Eight months later, Miami is once again making history. This time around, the Miami International Airport (MIA) has put a team of these specially trained dogs to work, sniffing out COVID-19 in airport employees.
“We’re blessed in Miami-Dade County to have the first COVID-sniffing dogs, and it’s the first airport anywhere utilizing this type of technology in our four-legged friends,” Miami-Dade Commission Chair Jose ‘Pepe’ Diaz said at a news conference, CBS News Miami reports. “So, to us, it’s very important for us to grow the number of dogs that are doing this.”
Doing the sniffing during this pilot program are a Belgian Malinois named Cobra (that’s her in the photo above) and a Dutch Shepherd named One Betta. Both dogs are 7 years old and were trained at the Global Forensic and Justice Center (GFJC) at Florida International University (FIU). The pilot program is a joint effort between MIA and GFJC.
Here’s how it works: At the employee security checkpoint, employees remove their masks so Cobra and One Betta can sniff the face coverings. COVID causes the production of volatile organic compounds (VOCs) that people excrete through their breath and sweat. It takes about two to three months to train dogs to detect the scent of these VOCs.
If Cobra or One Betta indicate that an MIA employee has the scent, the employee will be asked to get a rapid COVID test, while the dog will be rewarded with playtime with a Kong toy.
We’ve officially let the dogs out and become the 1️⃣st U.S. airport to test COVID-sniffing canines ?.
These furry friends are part of a pilot program with our partners @FIU, and are assigned to an employee checkpoint in Concourse D ?.
— Miami Int’l Airport (@iflymia) September 8, 2021
Being sniffed by a dog has to be much more comfortable than having a swab shoved up your nostril, right? (That alternative is still available to any MIA employees who somehow prefer it.)
It may be just as effective, too: A July 2020 study found that trained dogs could sniff out COVID-19 in human saliva and respiratory secretions with 94% accuracy. One Betta and Cobra are even better than this. Dr. Kenneth G. Furton, FIU provost and professor of chemistry and biochemistry, told the Washington Post the dogs have amazing accuracy percentage rates of 98.1 and 99.4, respectively.

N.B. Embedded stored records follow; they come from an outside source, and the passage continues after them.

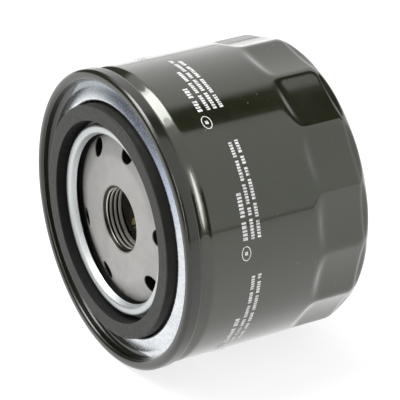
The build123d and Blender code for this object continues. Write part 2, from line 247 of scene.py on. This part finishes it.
class Nodes:
    """A material's node tree, with short calls for the nodes that these finishes use."""

    def __init__(self, name):
        self.material = bpy.data.materials.new(name)
        self.material.use_nodes = True
        self.tree = self.material.node_tree
        self.shader = self.tree.nodes["Principled BSDF"]

    def link(self, source, target):
        self.tree.links.new(source, target)

    def set(self, **values):
        """Constant values on the shader's own sockets, with _ for a space in their names."""
        for socket, value in values.items():
            if isinstance(value, tuple):
                value = (*value, 1.0)
            self.shader.inputs[socket.replace("_", " ")].default_value = value

    def node(self, kind, **settings):
        made = self.tree.nodes.new(kind)
        for key, value in settings.items():
            setattr(made, key, value)
        return made

    def position(self):
        return self.node("ShaderNodeTexCoord").outputs["Object"]

    def math(self, operation, a, b=None):
        """A math node on sockets or numbers."""
        made = self.node("ShaderNodeMath", operation=operation)
        for place, value in enumerate((a, b)):
            if value is None:
                continue
            if isinstance(value, (int, float)):
                made.inputs[place].default_value = value
            else:
                self.link(value, made.inputs[place])
        return made.outputs[0]

    def ramp(self, value, low, high, out_low=0.0, out_high=1.0):
        """A smooth step of value from low to high, mapped from out_low to out_high."""
        made = self.node("ShaderNodeMapRange", interpolation_type="SMOOTHSTEP")
        made.inputs["From Min"].default_value = low
        made.inputs["From Max"].default_value = high
        made.inputs["To Min"].default_value = out_low
        made.inputs["To Max"].default_value = out_high
        self.link(value, made.inputs["Value"])
        return made.outputs["Result"]

    def noise(self, vector, scale, detail=3.0, roughness=0.55):
        made = self.node("ShaderNodeTexNoise")
        made.inputs["Scale"].default_value = scale
        made.inputs["Detail"].default_value = detail
        made.inputs["Roughness"].default_value = roughness
        self.link(vector, made.inputs["Vector"])
        return made.outputs["Fac"]

    def cells(self, vector, scale, output="Distance"):
        made = self.node("ShaderNodeTexVoronoi", feature="F1")
        made.inputs["Scale"].default_value = scale
        self.link(vector, made.inputs["Vector"])
        return made.outputs[output]

    def mix(self, factor, a, b):
        """A colour mix by a factor socket. a and b are colours or sockets."""
        made = self.node("ShaderNodeMix", data_type="RGBA")
        self.link(factor, made.inputs["Factor"])
        for socket, value in ((made.inputs[6], a), (made.inputs[7], b)):
            if isinstance(value, tuple):
                socket.default_value = (*value, 1.0)
            else:
                self.link(value, socket)
        return made.outputs[2]

    def bump(self, height, distance_mm, strength):
        made = self.node("ShaderNodeBump")
        made.inputs["Distance"].default_value = distance_mm * MM
        made.inputs["Strength"].default_value = strength
        self.link(height, made.inputs["Height"])
        return made.outputs["Normal"]

    def radius(self, position):
        """Distance from the Y axis and place along it, in millimetres, then x, y, z in metres."""
        split = self.node("ShaderNodeSeparateXYZ")
        self.link(position, split.inputs[0])
        squares = self.math("ADD", self.math("MULTIPLY", split.outputs[0], split.outputs[0]),
                            self.math("MULTIPLY", split.outputs[2], split.outputs[2]))
        away = self.math("DIVIDE", self.math("SQRT", squares), MM)
        along = self.math("DIVIDE", split.outputs[1], MM)
        return away, along, split.outputs

    def toward(self, axes, x_share, z_share):
        """How far a point lies, in millimetres, along a direction across the axis."""
        return self.math("ADD", self.math("MULTIPLY", axes[0], x_share / MM),
                         self.math("MULTIPLY", axes[2], z_share / MM))

    def apply(self, color, rough, normal, metallic=None):
        """Links what varies over the surface to the shader, and returns the material."""
        for socket, name in ((color, "Base Color"), (rough, "Roughness"),
                             (normal, "Normal"), (metallic, "Metallic")):
            if socket is not None:
                self.link(socket, self.shader.inputs[name])
        return self.material


PAINT_BLACK = (0.0090, 0.0098, 0.0048)
PAINT_DUST = (0.16, 0.16, 0.15)


def dust(n, position, scale, size):
    """A mask of a few small dust specks: 1 on a speck."""
    spot = n.ramp(n.cells(position, scale), size, size * 0.4)
    some = n.ramp(n.noise(position, scale * 0.21, 1.0), 0.56, 0.62)
    return n.math("MULTIPLY", spot, some)


def black_paint():
    """Gloss black enamel with a faint olive cast, orange peel and a little dust."""
    n = Nodes("black_paint")
    position = n.position()
    specks = dust(n, position, 420.0, 0.11)
    color = n.mix(n.noise(position, 70.0), PAINT_BLACK, (0.0125, 0.0135, 0.0068))
    color = n.mix(n.math("MULTIPLY", specks, 0.7), color, PAINT_DUST)
    rough = n.ramp(n.noise(position, 160.0, 4.0), 0.3, 0.7, 0.13, 0.22)
    rough = n.math("MAXIMUM", rough, n.math("MULTIPLY", specks, 0.8))
    peel = n.bump(n.noise(position, 520.0, 2.0), 0.012, 0.35)
    n.set(Coat_Weight=1.0, Coat_Roughness=0.05, IOR=1.48, Specular_Tint=(0.94, 1.0, 0.82))
    return n.apply(color, rough, peel)


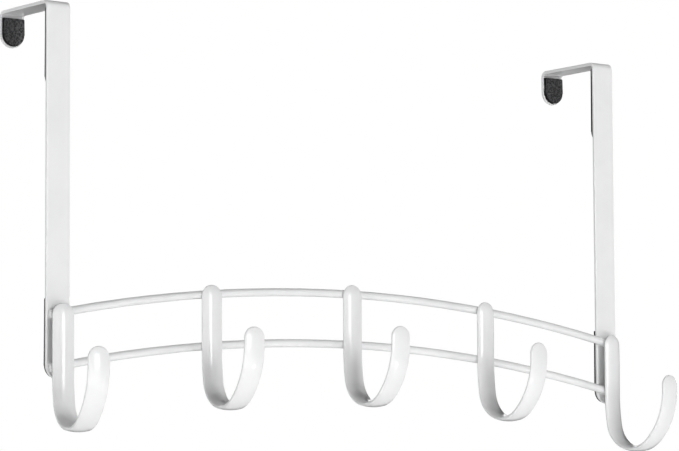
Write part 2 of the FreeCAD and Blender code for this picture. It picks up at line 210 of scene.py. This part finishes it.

# %% [markdown]
# ## Foam
#
# The pads are die cut from a sheet of closed cell foam with glue on its back. Cutting opens the
# outer cells, so the face is a field of tiny pits, dark inside and paler on their rims. Cells
# could be modelled, but at a millimetre each they are below what a mesh should carry, so Voronoi
# cells make both the speckled colour and the bump. The pads face along Y, and where the surface
# turns away from it, on their walls and round rims, painted shade makes the colour darker than the face.

# %% Foam finish
def cut_foam():
    foam = Finish("dark_foam")
    place = foam.node("ShaderNodeTexCoord", output="Object")
    cells = foam.node("ShaderNodeTexVoronoi", {"feature": "F1"}, {"Vector": place, "Scale": 1050})
    patches = foam.noise(480, detail=4, roughness=0.7)
    tone = 0.55 * cells + 0.75 * patches
    # Painted shade: the colour gets darker where the normal turns away from Y, on the pad walls and rims.
    normal = foam.node("ShaderNodeNewGeometry", output="Normal")
    across = foam.node("ShaderNodeSeparateXYZ", {}, {"Vector": normal}, output="Y")
    painted_wall_shade_mask = across * across * across * across
    colour = foam.node("ShaderNodeValToRGB", {"stops": [
        (0.30, (0.004, 0.004, 0.0045)),
        (0.56, (0.034, 0.034, 0.035)),
        (0.78, (0.120, 0.120, 0.123)),
    ]}, {"Fac": tone * (0.35 + 0.65 * painted_wall_shade_mask)})
    relief = foam.node("ShaderNodeBump", {}, {"Strength": 0.8, "Distance": 0.00018, "Height": tone})
    shader = foam.node("ShaderNodeBsdfPrincipled", {}, {
        "Base Color": colour, "Roughness": 0.82 + 0.12 * patches, "IOR": 1.3, "Normal": relief})
    return foam.output(shader)


dark_foam = cut_foam()
print("made", dark_foam.name)

# %% [markdown]
# ## Foam pads
#
# Each hanger has three pads: one in the lip and two down the upright's back, so that no steel
# touches the door. A die cuts them with a straight top and a half round end. The CAD pads are
# plain prisms with knife edges. Real foam is squeezed by the die and springs back round at its
# face, so each pad is made again: half a disc, its cut edge drawn up to the pad's top, thickness
# by extrusion, and a bevel where the face meets the wall. A scaled cube with a bevel would be
# quicker, but it has no half round end, and a boolean would leave slivers at the rim.

# %% Foam pads
FACE_ROUNDING = 0.00045
TOP_CORNER = 0.0005
RIM_LINE = FACE_ROUNDING / 20
TO_ROOM, TO_DOOR = -1, 1
PADS = (("lip", TO_ROOM), ("upper", TO_DOOR), ("lower", TO_DOOR))


def add_piece(shape, name, finish):
    """Turns a bmesh into a piece of the rack that has a finish and moves with it."""
    bmesh.ops.recalc_face_normals(shape, faces=shape.faces)
    mesh = bpy.data.meshes.new(name)
    shape.to_mesh(mesh)
    shape.free()
    mesh.materials.append(finish)
    mesh.shade_smooth()
    piece = bpy.data.objects.new(name, mesh)
    bpy.context.scene.collection.objects.link(piece)
    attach(piece, "root")
    return piece


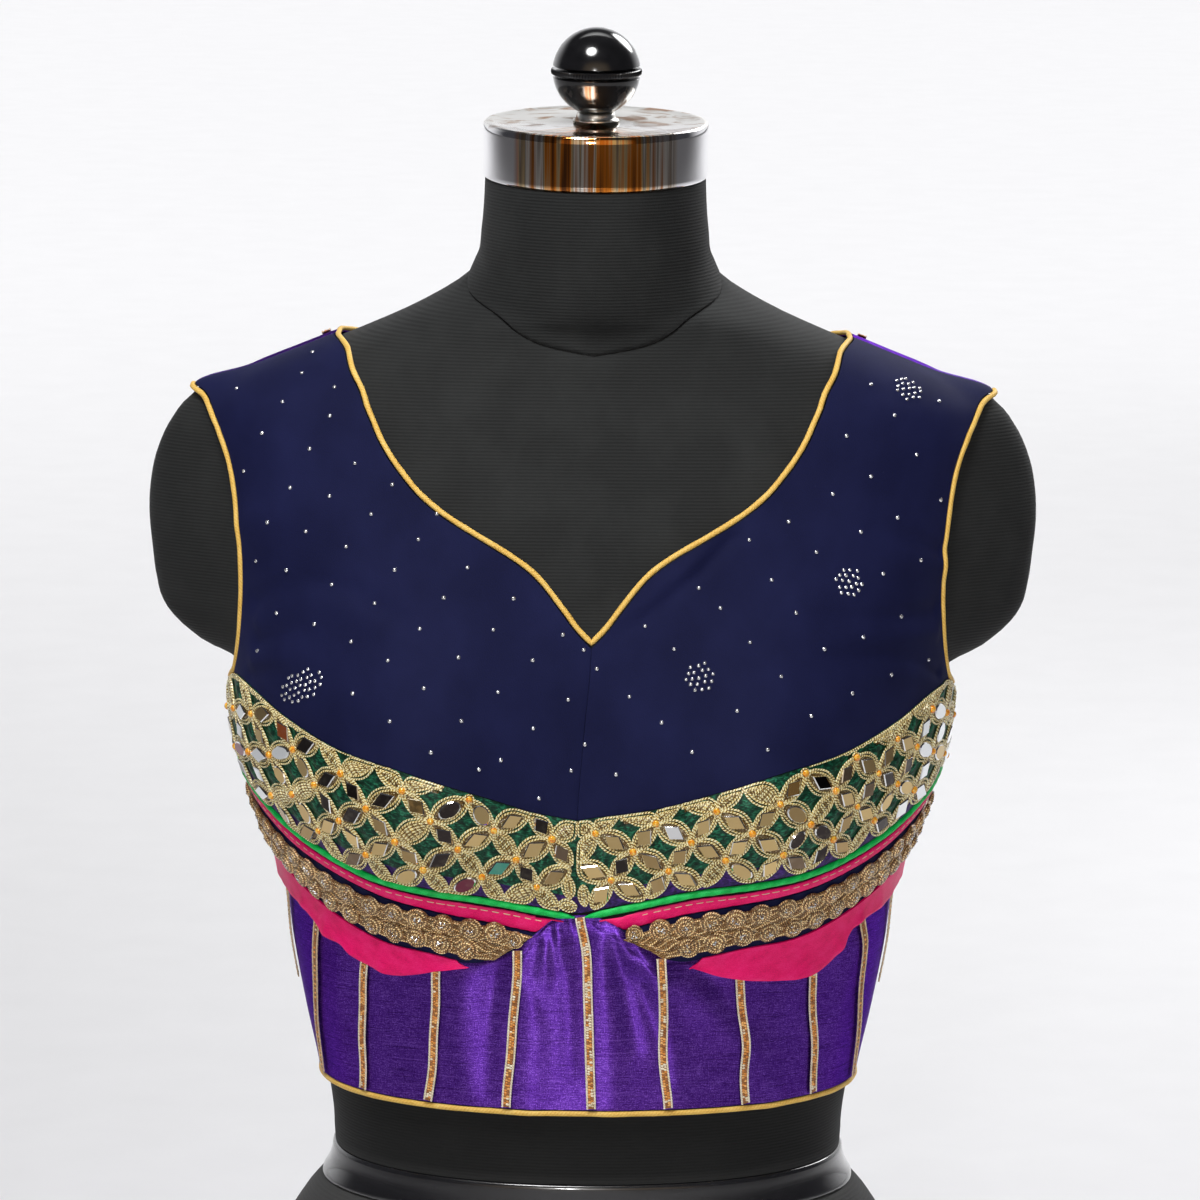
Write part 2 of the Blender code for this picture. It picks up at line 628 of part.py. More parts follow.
def form_rings(name, heights, inset, material, columns=FORM_COLUMNS):
    """A closed solid through rings of the body, with flat ends."""
    turn = np.linspace(-180, 180, columns + 1)[:-1]
    vertices, faces = [], []
    for height, shrink in zip(heights, inset):
        ring = body_line(np.full_like(turn, height), turn)
        centre = np.array([0.0, ring[:, 1].mean(), 0.0])
        radial = (ring - centre) * (1, 1, 0)
        radial /= np.linalg.norm(radial, axis=1, keepdims=True)
        vertices.append(ring - radial * shrink)
    for r in range(len(heights) - 1):
        for c in range(columns):
            d = (c + 1) % columns
            faces.append((r * columns + c, r * columns + d, (r + 1) * columns + d, (r + 1) * columns + c))
    faces.append(tuple(range(columns))[::-1])
    faces.append(tuple(range((len(heights) - 1) * columns, len(heights) * columns)))
    return new_object(name, np.concatenate(vertices), faces, material)


def turned(name, profile, material, place, segments=KNOB_SEGMENTS):
    """A closed turned solid from (radius, height) rows, bottom to top, leaning with the neck cap."""
    vertices, faces = [], []
    for radius, height in profile:
        for s in range(segments):
            angle = 2 * math.pi * s / segments
            vertices.append((radius * math.cos(angle), radius * math.sin(angle), height))
    for r in range(len(profile) - 1):
        for s in range(segments):
            t = (s + 1) % segments
            faces.append((r * segments + s, r * segments + t, (r + 1) * segments + t, (r + 1) * segments + s))
    faces.append(tuple(range(segments))[::-1])
    faces.append(tuple(range((len(profile) - 1) * segments, len(profile) * segments)))
    thing = new_object(name, np.array(vertices), faces, material, smooth_angle=35.0)
    thing.location = tuple(np.array(place) * MM)
    thing.rotation_euler = (CAP_LEAN, 0, 0)
    return thing


def dress_form(jersey, plastic, chrome, black):
    inset = FORM_INSET
    low = [WAIST_TOP, 230, 255, 285, 315, 340, 362, 382, 400, 418, 436]
    stumps = [446, 452, 458, 465, 474, 488, 505, 522, 538, 553, 565, 575, 583, 589]
    neck = [597, 606, 615, 624, 634, 648, 664, NECK_TOP]
    torso = low + stumps + neck
    form_rings("form_torso", torso, [inset] * len(torso), jersey)
    band = [WAIST_LOW, WAIST_LOW + 2, WAIST_TOP - 2 - FORM_GAP, WAIST_TOP - FORM_GAP]
    form_rings("form_waist_band", band, [1.0, -BAND_REST, -BAND_REST, 1.0], plastic, 36)
    hip = [0, FOOT_BEVEL, 40, 75, 105, 130, 150, 167, 181, WAIST_LOW - FORM_GAP]
    form_rings("form_hip", hip, [FOOT_BEVEL] + [inset] * (len(hip) - 1), jersey, 36)
    cap = [NECK_TOP + FORM_GAP, NECK_TOP + 2, CAP_TOP - 2, CAP_TOP]
    form_rings("neck_cap", cap, [1.2, -0.4, -0.4, 1.2], chrome, 36)

    up = np.array([0.0, -math.sin(CAP_LEAN), math.cos(CAP_LEAN)])
    seat = np.array([0.0, CAP_CENTRE + MIDDLE, CAP_TOP]) + up * FORM_GAP
    collar = [(COLLAR_RADIUS + 1.5, 0.0), (COLLAR_RADIUS, 1.2), (COLLAR_RADIUS - 1.0, COLLAR_HEIGHT)]
    turned("knob_collar", collar, chrome, seat)
    low = math.asin(KNOB_FLAT / KNOB_RADIUS)
    ball = [(KNOB_RADIUS * math.sin(a), -KNOB_RADIUS * math.cos(a)) for a in np.linspace(low, 1.45, 6)]
    half, stand = KNOB_RING
    ring = [(KNOB_RADIUS + stand, -half), (KNOB_RADIUS + stand, half)]
    crown = [(r, -h) for r, h in ball[::-1][:5]]
    crown.append((KNOB_RADIUS * 0.12, KNOB_RADIUS * 0.993))
    centre = seat + up * (COLLAR_HEIGHT + FORM_GAP + KNOB_RADIUS * math.cos(low))
    turned("ball_knob", ball + ring + crown, black, centre)


def main():
    clear_scene()
    navy = finish_of("navy_crepe", (0.008, 0.010, 0.062), 0.75)
    mirror = finish_of("mirror_work", (0.60, 0.42, 0.16), 0.35, 0.5)
    green = finish_of("green_cord", (0.0, 0.42, 0.08), 0.5)
    magenta = finish_of("magenta_silk", (0.72, 0.005, 0.16), 0.45)
    zari = finish_of("antique_zari", (0.30, 0.16, 0.05), 0.45, 0.6)
    silk = finish_of("purple_silk", (0.075, 0.012, 0.27), 0.4)
    gold = finish_of("gold_stripe", (0.55, 0.30, 0.10), 0.4, 0.6)
    yellow = finish_of("yellow_piping", (0.83, 0.50, 0.08), 0.5)
    jersey = finish_of("black_jersey", (0.012, 0.012, 0.012), 0.9)
    plastic = finish_of("black_plastic", (0.01, 0.01, 0.012), 0.15)
    chrome = finish_of("chrome", (0.75, 0.72, 0.68), 0.15, 1.0)
    black = finish_of("black_ball", (0.008, 0.008, 0.009), 0.12)

    navy_fronts(navy)
    mirror_bands(mirror)
    cords(green, magenta)
    navy_strips(navy)
    zari_laces(zari)
    magenta_frills(magenta)
    midriff(silk)
    backs(silk)
    front_stripes(gold)
    back_stripes(gold)
    edge_pipings(yellow)
    dress_form(jersey, plastic, chrome, black)


main()
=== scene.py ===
# %% [markdown]
# # A choli blouse on a dress form
# A choli is a short fitted blouse. This one has two navy fronts set with small stones, bands of mirror work
# under the bust, silk cords, a gold lace, a folded frill, and a purple silk midriff and backs with gold
# stripes. It is worn by a jersey dress form without arms. After a few shared helpers, the cells below make
# its finishes and then its pieces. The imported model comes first, as a fixed frame: every piece here is
# built in its millimetres.

# %% The frame
import math

import bpy
import numpy as np
from mathutils import Euler, Matrix


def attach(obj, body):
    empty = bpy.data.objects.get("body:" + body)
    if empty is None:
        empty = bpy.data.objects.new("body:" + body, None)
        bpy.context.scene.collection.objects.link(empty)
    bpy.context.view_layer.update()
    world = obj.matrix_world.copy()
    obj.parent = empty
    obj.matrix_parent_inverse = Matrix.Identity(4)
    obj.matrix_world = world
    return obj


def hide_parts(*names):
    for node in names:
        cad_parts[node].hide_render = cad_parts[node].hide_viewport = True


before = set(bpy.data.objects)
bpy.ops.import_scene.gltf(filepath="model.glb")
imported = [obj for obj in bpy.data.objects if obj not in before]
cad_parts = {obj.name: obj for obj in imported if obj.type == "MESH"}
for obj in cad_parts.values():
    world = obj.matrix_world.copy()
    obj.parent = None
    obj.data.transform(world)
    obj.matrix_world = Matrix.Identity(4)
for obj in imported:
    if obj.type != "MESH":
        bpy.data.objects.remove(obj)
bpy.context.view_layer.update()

MM = 0.001

# %% [markdown]
# ## The body
# Cloth takes its shape from what wears it, so the body is described first and once. It could be sculpted,
# but a table of rings is easier to keep in step with the solids: half width, depth in front and behind, and
# how square each ring is. A second table gives the arm stumps, and two soft humps give the bust cups. A
# place on the body is a height in millimetres and a turn in degrees: 0 is the centre front, 90 the wearer's
# left side, 180 the centre back.

# %% Tables of the body
BODY_COLUMNS = ("height", "half_width", "front", "back", "squareness", "centre", "lean")
BODY = (
    (0, 166, 101, 112, 2.25, 4, 0),
    (40, 169, 104, 116, 2.25, 4, 0),
    (80, 170, 105, 118, 2.25, 4, 0),
    (110, 167, 104, 114, 2.20, 4, 0),
    (140, 160, 101, 106, 2.20, 3, 0),
    (165, 150, 97, 97, 2.15, 2, 0),
    (183, 139, 94, 90, 2.15, 1, 0),
    (200, 126, 91, 85, 2.15, 0, 0),
    (218, 125, 91, 84, 2.15, 0, 0),
    (247, 128.5, 93, 84, 2.20, 0, 0),
    (280, 135.5, 96, 86, 2.20, 0, 0),
    (313, 141.5, 99, 89, 2.25, 0, 0),
    (345, 146, 102, 93, 2.25, 0, 0),
    (375, 157, 103, 97, 2.30, 0, 0),
    (404, 168, 102, 101, 2.40, 0, 0),
    (427, 172, 99, 104, 2.50, 0, 0),
    (455, 172.5, 94, 106, 2.60, 0, 0),
    (490, 173, 87, 106, 2.70, 2, 0),
    (520, 176, 80, 104, 2.70, 4, 0),
    (545, 180, 73, 100, 2.60, 6, 0),
    (563, 184, 68, 94, 2.50, 8, 0),
    (576, 180, 64, 87, 2.40, 9, 0),
    (586, 167, 60, 78, 2.30, 10, 0),
    (597, 141, 57, 68, 2.20, 10, 0.01),
    (608, 113, 55, 61, 2.15, 10, 0.03),
    (618, 89, 54, 57, 2.10, 8, 0.08),
    (628, 68, 54, 56, 2.05, 5, 0.20),
    (642, 58, 54, 55, 2.0, 2, 0.30),
    (660, 55, 54, 54, 2.0, 0, 0.16),
    (684, 53.5, 54, 54, 2.0, -1, 0.05),
    (711, 53.5, 54, 54, 2.0, -1, 0.045),
)
ARM = (   # height, half width, half depth
    (446, 90, 20), (452, 168, 34), (457, 186, 40), (463, 196, 43), (471, 204.7, 46), (477, 208.5, 48),
    (488, 211.5, 50), (503, 213.5, 51), (519, 215, 50), (532, 214.5, 48), (550, 210.5, 44), (564, 203, 39),
    (575, 193, 32), (583, 179, 22), (590, 130, 12),
)
ARM_BLEND = 18.0       # a higher number joins stump and chest more sharply
MIDDLE = 0.76          # everything stands this much further back
BUST = {"x": 86.0, "height": 398.0, "out": 26.0, "half_width": 52.0, "above": 78.0, "below": 50.0}
print(len(BODY), "rings of the body and", len(ARM), "of the arm stumps")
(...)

One Betta and Cobra have already successfully detected two COVID cases. One MIA employee tested positive after taking the rapid COVID test and the other employee was recovering from COVID.
Although these two dogs are both purebreds, Furton said any breed or mix can be trained to detect COVID. The two other dogs in the pilot program are mixed-breed “pound puppies,” he told the Washington Post.
If all goes well with the MIA pilot program, it will likely expand to include travelers as well as employees. And if that goes well, until COVID is finally eradicated, hopefully COVID-sniffing dogs will become a familiar sight in every major airport.